Darüber hinaus ist auch weder der vom Kläger geltend gemachte drohende Riss der Sehne noch die angeblich zwischenzeitlich festgestellte Arthrose geeignet, eine abweichende Beurteilung zu begründen. Nur mögliche, zukünftige Beeinträchtigungen der Erwerbsfähigkeit sind - worauf Dr. B. zu Recht hinweist - bei der Bemessung der MdE als rein hypothetische Geschehensabläufe nicht zu berücksichtigen, zumal sich die MdE-Bemessung an der aktuellen Befähigung, einer Erwerbstätigkeit nachgehen zu können, zu orientieren hat. Gleiches gilt für die nunmehr geltend gemachte Arthrose, die im Übrigen gerade nicht durch das vom Kläger vorgelegte Attest der Berufsausübungsgemeinschaft Dres. M. und R. vom 05.03.2010 bestätigt wird. Vielmehr wird auch dort "nur" von einer Gefahr gesprochen, an einer Arthrose der rechten Schulter zu erkranken. Soweit in diesem Attest empfohlen wird, das Ausmaß der Schädigung in einem freien Gutachten bei einem chirurgisch orthopädischen Facharzt klären zu lassen, liegt ein solches mit dem Gutachten von Dr. B. bereits vor. Der Senat kann daraus nur schließen, dass den behandelnden Orthopäden dieses nicht vorgelegen hat. Die von diesen vertretene Auffassung, die MdE sei mit 20 vH zu bewerten, vermag nicht zu überzeugen, da konkrete und vom vorliegenden Gutachten abweichende Befunde nicht genannt werden. Zu den Fragen der verbliebenen Bewegungseinschränkung und der Beurteilung der verbliebenen Schmerzen liegt ein sorgfältig begründetes Gutachten des Dr. B. vor, welches durch die vorgelegten Atteste, die sich im Wesentlichen auf nicht näher definierte Bewegungseinschränkungen und Schmerzen zur Begründung der MdE-Einschätzung stützen, nicht entkräftet wird. Dies wird darüber hinaus auch durch den im Termin vorgelegten Bericht der Radiologischen Gemeinschaftspraxis Singen vom 21.12.2010 bestätigt, der in Auswertung der MRT vom 20.12.2010 und im Vergleich zum Vorbefund vom 15.02.2008 von einer deutlichen Besserung spricht. Weitere Ermittlungen von Amts wegen waren angesichts dessen nicht erforderlich.
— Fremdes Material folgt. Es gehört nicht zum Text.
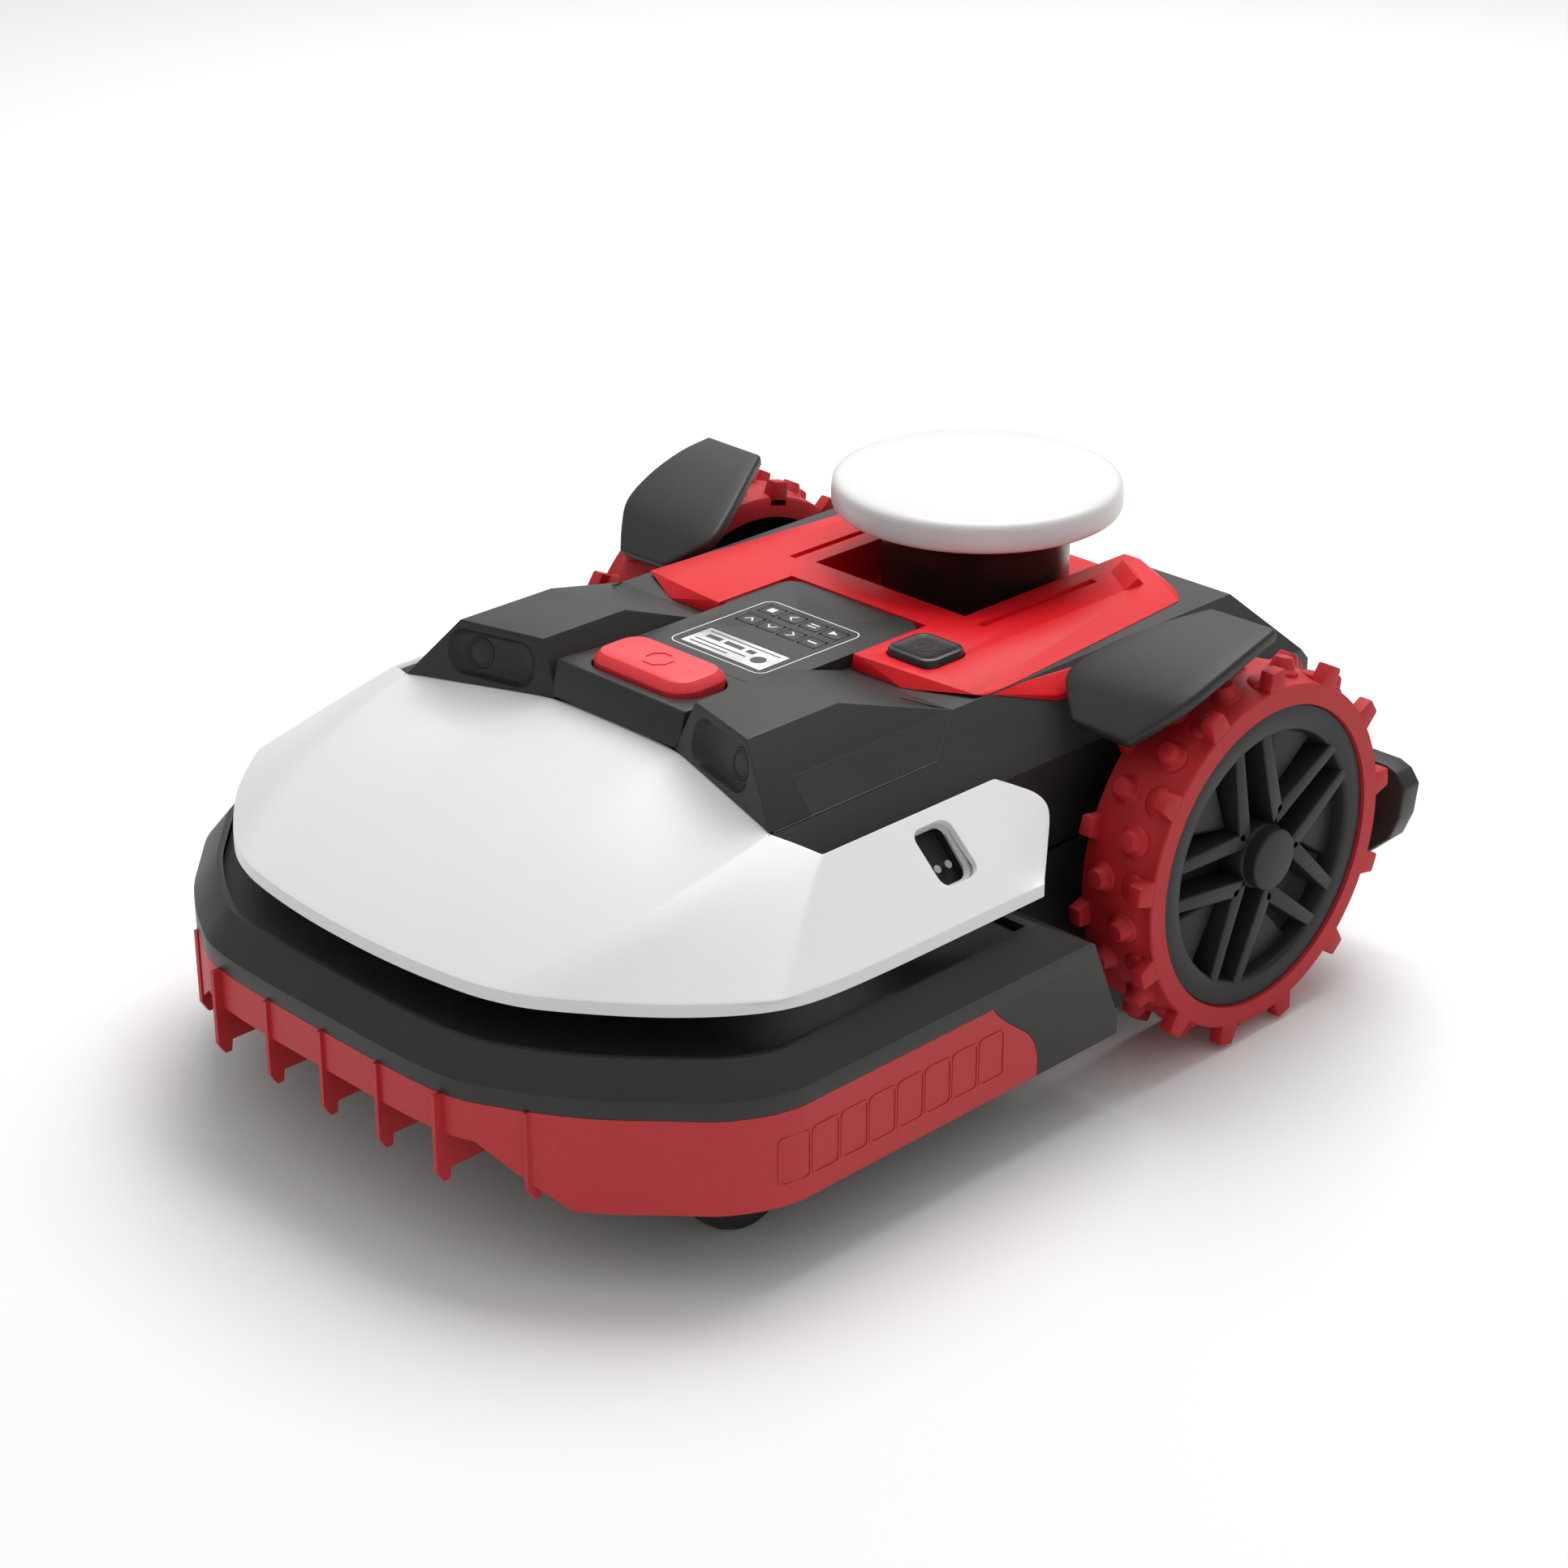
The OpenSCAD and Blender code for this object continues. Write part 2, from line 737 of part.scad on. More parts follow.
module antenna_neck() {
    color(black) translate([0, axle_y + 7.3, 0]) difference() {
        rotate_extrude($fn = 96) polygon(concat(
            [[0, trough_z + wall], [neck_r, trough_z + wall], [neck_r, 238]],
            [for (i = [1:5]) [neck_r + 6 * (1 - cos(i * 18)), 238 + 15.7 * sin(i * 18)]],
            [[0, antenna_z]]
        ));
        translate([0, 0, trough_z + 6]) cylinder(r = neck_r - 4, h = 40);
    }
}

module antenna_disc() {
    dome = 3;
    fillet = 9;
    color(hood_white) translate([0, axle_y + 7.3, antenna_z]) difference() {
        rotate_extrude($fn = 120) polygon(concat(
            [[0, 0], [antenna_r - 2, 0], [antenna_r, 2]],
            [for (i = [0:5]) [
                antenna_r - fillet + fillet * cos(i * 16),
                antenna_t - dome - fillet + fillet * sin(i * 16)
            ]],
            [[antenna_r * 0.5, antenna_t - 0.8], [0, antenna_t]]
        ));
        translate([0, 0, 3]) cylinder(r = antenna_r - 12, h = antenna_t - 9);
        light_places() translate([0, 0, -0.01]) cylinder(r = 1.6, h = 5);
    }
}

module status_lights() {
    color([0.3, 0.75, 0.35]) translate([0, axle_y + 7.3, antenna_z]) {
        light_places() cylinder(r = 1.6, h = 0.6);
    }
}

// Places of the status lights near the rear rim of the antenna
module light_places() {
    for (a = [76, 96, 114]) rotate(a) translate([68, 0, antenna_t - 2.7]) children();
}

// Mudguard that rises over one rear wheel
module fender() {
    color(shell_grey) difference() {
        union() {
            hull() {
                corner([137, 98, 216.5]);
                corner([159, 78, 199]);
                corner([197, 78, 198]);
                corner([216, 100, 220]);
                corner([152, 96, 190]);
                corner([194, 83, 194]);
                corner([212, 106, 214]);
                corner([140, 106, 205]);
            }
            hull() {
                corner([137, 98, 216.5]);
                corner([216, 100, 220]);
                corner([219, 173, 242]);
                corner([174, 175, 241]);
                corner([219, 173, 233]);
                corner([174, 176, 232]);
                corner([212, 106, 214]);
                corner([140, 106, 205]);
            }
            // inner side wall down to the deck
            hull() {
                corner([137, 98, 216]);
                corner([140, 98, 216]);
                corner([174, 175, 240]);
                corner([171, 177, 240]);
                corner([141, 112, 188]);
                corner([150, 110, 184]);
                corner([162, 172, 176]);
                corner([152, 176, 182]);
            }
        }
        // room for the wheel with its teeth
        translate([0, axle_y, axle_z]) x_rod(166, 240, wheel_r + 8);
        along_y(0, 300) body_section(-0.3);
        translate([0, 0, -0.3]) deck_edge();
    }
}

// Sloping side of the deck, which the fenders stand against
module deck_edge() {
    hull() {
        corner([96, 38, panel_z + 1.6]);
        corner([96, 225, panel_z + 1.6]);
        corner([126.6, 38, roof_z + 2.6]);
        corner([140, 90, 204.4]);
        corner([140, 215, 204.4]);
        corner([140, 90, 199]);
        corner([140, 215, 199]);
        corner([96, 38, 190]);
        corner([96, 225, 190]);
    }
}

// ---- wheels ----

module tooth(r0, r1, x, w, a, half_base, half_tip) {
    rotate([a, 0, 0]) translate([x, 0, 0]) rotate([90, 0, 90]) linear_extrude(w) polygon([
        [-half_base, r0], [-half_tip, r1], [half_tip, r1], [half_base, r0]
    ]);
}

module tyre() {
    step = 360 / tooth_count;
    root = wheel_r - 8.5;
    color(tyre_red) translate([0, axle_y, axle_z]) {
        difference() {
            union() {
                x_rod(tyre_in, tyre_out, root - 2);
                x_rod(tyre_in + 3, tyre_out - 3, root);
                for (i = [0:tooth_count - 1]) {
                    tooth(root - 5, wheel_r, tyre_out - 9, 9, i * step, 8, 5.5);
                    tooth(root - 5, wheel_r, tyre_in, 8, (i + 0.5) * step, 8, 5.5);
                    rotate([(i + 0.5) * step, 0, 0]) translate([tyre_mid + 7, 0, root - 3]) {
                        cylinder(r1 = 7.5, r2 = 5, h = 10);
                    }
                    rotate([i * step, 0, 0]) translate([tyre_mid - 8, 0, root - 3]) {
                        cylinder(r1 = 7.5, r2 = 5, h = 10);
                    }
                }
            }
            x_rod(tyre_in - 1, tyre_out + 1, rim_r);
        }
    }
}

module rim() {
    color(hub_grey) translate([0, axle_y, axle_z]) difference() {
        union() {
            difference() {
                x_rod(tyre_in + 2, tyre_out - 0.8, rim_r - 0.01);
                x_rod(tyre_in, 205, rim_r - 4);
                x_rod(213, tyre_out, rim_r - 6);
            }
            x_rod(176, 222, 17);
            for (i = [0:4], s = [-9, 9]) rotate([i * 72 + s, 0, 0]) {
                translate([210, -4, 12]) cube([11, 8, rim_r - 17]);
            }
            x_rod(221, 223.5, 15);
        }
        x_rod(170, 218, axle_r);
    }
}

module axle() {
    color(steel) translate([0, axle_y, axle_z]) x_rod(124, 218, axle_r);
}

module caster_fork() {
    arm_x = caster_width / 2 + 2;
    color(hub_grey) translate([caster_x, caster_y, 0]) {
        translate([0, 0, 76]) cylinder(r = stem_r, h = 34);
        translate([-arm_x - 4, -9, 74]) cube([2 * arm_x + 8, trail + 18, 5]);
        for (x = [-arm_x - 4, arm_x]) {
            translate([x, trail - 7, caster_r]) cube([4, 14, 42]);
            translate([x, trail, caster_r]) rotate([0, 90, 0]) cylinder(r = 7, h = 4);
        }
        translate([-arm_x, trail, caster_r]) rotate([0, 90, 0]) cylinder(r = 4, h = 2 * arm_x);
    }
}

module caster_wheel() {
    half = caster_width / 2;
    edge = 9;
    color(black) translate([caster_x, caster_y + trail, caster_r]) rotate([0, 90, 0]) {
        rotate_extrude($fn = 72) polygon(concat(
            [[4 + run_gap, -half], [caster_r - edge, -half]],
            [for (i = [1:5]) [
                caster_r - edge + edge * sin(i * 18), -half + edge - edge * cos(i * 18)
            ]],
            [for (i = [0:4]) [
                caster_r - edge + edge * cos(i * 18), half - edge + edge * sin(i * 18)
            ]],
            [[caster_r - edge, half], [4 + run_gap, half]]
        ));
    }
}

// ---- cutting system ----

// Plate that rides on the guide rods and holds the blade motor
module carriage() {
    color(steel) translate([0, disc_y, 0]) difference() {
        union() {
            translate([-rod_x - 9, -14, 110]) cube([2 * rod_x + 18, 28, 10]);
            translate([-14, 0, 110]) cube([28, 74, 10]);
        }
        translate([0, 0, 100]) cylinder(r = 41.2, h = 30);
        for (x = [-rod_x, rod_x]) translate([x, 0, 100]) cylinder(r = rod_r + run_gap, h = 30);
        translate([0, screw_y - disc_y, 100]) cylinder(r = screw_r + run_gap, h = 30);
    }
    color(steel) translate([0, disc_y, 110]) difference() {
        cylinder(r = 46, h = 10);
        translate([0, 0, -1]) cylinder(r = 41.2, h = 12);
    }
}

module lead_screw() {
    color(steel) translate([0, screw_y, 88]) cylinder(r = screw_r, h = 60);
}

module blade_motor() {
    color(black) translate([0, disc_y, 0]) difference() {
        union() {
            translate([0, 0, cut_z + 48]) cylinder(r = 41.2, h = 42);
            translate([0, 0, cut_z + 40]) cylinder(r = 18, h = 8);
        }
        translate([0, 0, cut_z + 30]) cylinder(r = 4 + run_gap, h = 40);
    }
}

module blade_disc() {
    color(shell_grey) translate([0, disc_y, cut_z]) difference() {
        union() {
            cylinder(r = disc_r, h = 3);
            cylinder(r = 30, h = 12);
            cylinder(r = 4, h = 66);
            translate([0, 0, -9]) cylinder(r = 8, h = 10);
        }
        for (i = [0:blade_count - 1]) rotate(i * 120) {
            translate([blade_pivot_r, 0, -1]) cylinder(r = 2.5, h = 6);
        }
        for (i = [0:5]) rotate(i * 60 + 30) translate([60, 0, -1]) cylinder(r = 9, h = 6);
    }
}

module blade_screws() {
    color(steel) translate([0, disc_y, cut_z]) for (i = [0:blade_count - 1]) rotate(i * 120) {
        translate([blade_pivot_r, 0, -2.2]) cylinder(r = 2.5, h = 5.2);
        translate([blade_pivot_r, 0, -3.6]) cylinder(r = 5, h = 1.4);
    }
}

module blade(i) {
    color([0.75, 0.76, 0.78]) translate([0, disc_y, cut_z]) rotate(i * 120) {
        translate([blade_pivot_r, 0, -1.6]) difference() {
            union() {
                cylinder(r = 7, h = 1);
                translate([0, -7, 0]) cube([blade_len - 5, 14, 1]);
            }
            translate([0, 0, -1]) cylinder(r = 2.5 + run_gap, h = 3);
        }
    }
}

// Free-turning plate that slides over the turf under the disc
module skid_plate() {
    color(hub_grey) translate([0, disc_y, cut_z - 9]) difference() {
        union() {
            cylinder(r = 42, h = 2);
            cylinder(r = 14, h = 5);
        }
        translate([0, 0, -1]) cylinder(r = 8 + run_gap, h = 8);
    }
}

lower_housing();
front_guard();
inner_cover();
battery_pack();
main_board();
gearbox();  // gearbox_left
mirror([1, 0, 0]) gearbox();  // gearbox_right
rear_guard();
battery_hatch();
caster_bushes();
guide_rods();
height_motor();
cover_posts();
housing_screws();
floating_frame();
hood();
upper_body();
pod();  // pod_left
mirror([1, 0, 0]) pod();  // pod_right
range_sensors();
stop_housing();
control_panel();
display();
deck_cover();
antenna_neck();
antenna_disc();
status_lights();
fender();  // fender_left
mirror([1, 0, 0]) fender();  // fender_right
charge_socket();
charge_pins();
stop_button();
power_button();
for (i = [1:8]) key(i - 1);
tyre();  // tyre_left
mirror([1, 0, 0]) tyre();  // tyre_right
rim();  // rim_left
mirror([1, 0, 0]) rim();  // rim_right
axle();  // axle_left
mirror([1, 0, 0]) axle();  // axle_right
caster_fork();  // caster_fork_left
mirror([1, 0, 0]) caster_fork();  // caster_fork_right
caster_wheel();  // caster_wheel_left
mirror([1, 0, 0]) caster_wheel();  // caster_wheel_right
carriage();
lead_screw();
blade_motor();
blade_disc();
blade_screws();
for (i = [1:3]) blade(i - 1);
skid_plate();
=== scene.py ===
import json
import math
import bmesh
import bpy
from mathutils import Matrix, Vector
from mathutils.bvhtree import BVHTree


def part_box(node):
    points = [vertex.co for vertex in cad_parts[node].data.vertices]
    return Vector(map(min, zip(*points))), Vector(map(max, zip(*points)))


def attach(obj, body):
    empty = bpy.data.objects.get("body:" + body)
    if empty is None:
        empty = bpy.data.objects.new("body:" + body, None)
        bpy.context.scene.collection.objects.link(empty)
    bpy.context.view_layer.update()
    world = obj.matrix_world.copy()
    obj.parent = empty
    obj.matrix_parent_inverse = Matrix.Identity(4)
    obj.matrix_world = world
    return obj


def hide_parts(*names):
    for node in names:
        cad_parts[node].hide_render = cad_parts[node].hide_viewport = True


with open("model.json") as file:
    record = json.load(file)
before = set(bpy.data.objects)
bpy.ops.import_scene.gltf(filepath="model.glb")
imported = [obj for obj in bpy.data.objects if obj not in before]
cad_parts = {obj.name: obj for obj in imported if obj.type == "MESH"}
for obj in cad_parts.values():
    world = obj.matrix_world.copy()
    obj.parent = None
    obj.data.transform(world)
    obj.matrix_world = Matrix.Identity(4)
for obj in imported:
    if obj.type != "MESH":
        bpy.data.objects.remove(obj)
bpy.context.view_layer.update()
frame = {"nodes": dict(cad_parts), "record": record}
nodes = frame["nodes"]
nodeBody = {n: b for b, ns in frame["record"]["behaviour"]["bodies"].items() for n in ns}
nodeSlot = {s["node"]: s["material_slot"] for s in frame["record"]["subparts"]}
sides = ((1, "left"), (-1, "right"))
mm = 0.001
print("frame loaded:", len(nodes), "parts")


def newGroup(name, inputs, outputs):
    group = bpy.data.node_groups.new(name, "ShaderNodeTree")
    for socketName, kind, value in inputs:
        socket = group.interface.new_socket(name=socketName, in_out="INPUT", socket_type=kind)
        socket.default_value = value
    for socketName, kind in outputs:
        group.interface.new_socket(name=socketName, in_out="OUTPUT", socket_type=kind)
    return group, group.nodes.new("NodeGroupInput"), group.nodes.new("NodeGroupOutput")


def addNode(tree, kind, values=None, **settings):
    node = tree.nodes.new(kind)
    for key, value in settings.items():
        setattr(node, key, value)
    for key, value in (values or {}).items():
        node.inputs[key].default_value = value
    return node


def mapRange(tree, source, low, high, toLow, toHigh):
    node = addNode(tree, "ShaderNodeMapRange", {1: low, 2: high, 3: toLow, 4: toHigh})
    tree.links.new(source, node.inputs[0])
    return node.outputs[0]


moulded = {"driftScale": 14.0, "speckScale": 420.0, "driftRange": (0.35, 0.75), "speckRange": (0.4, 0.7)}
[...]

Der Senat brauchte im Übrigen nicht zu entscheiden, ob die Unfallfolgen derzeit eine MdE von 10 vH rechtfertigen, da ein sog. Stützrententatbestand iSd. § 56 Abs. 1 S. 2 und 3 SGB VII nicht vorliegt.

Die Kostenentscheidung beruht auf § 193 SGG.

Gründe, die Revision zuzulassen, liegen nicht vor.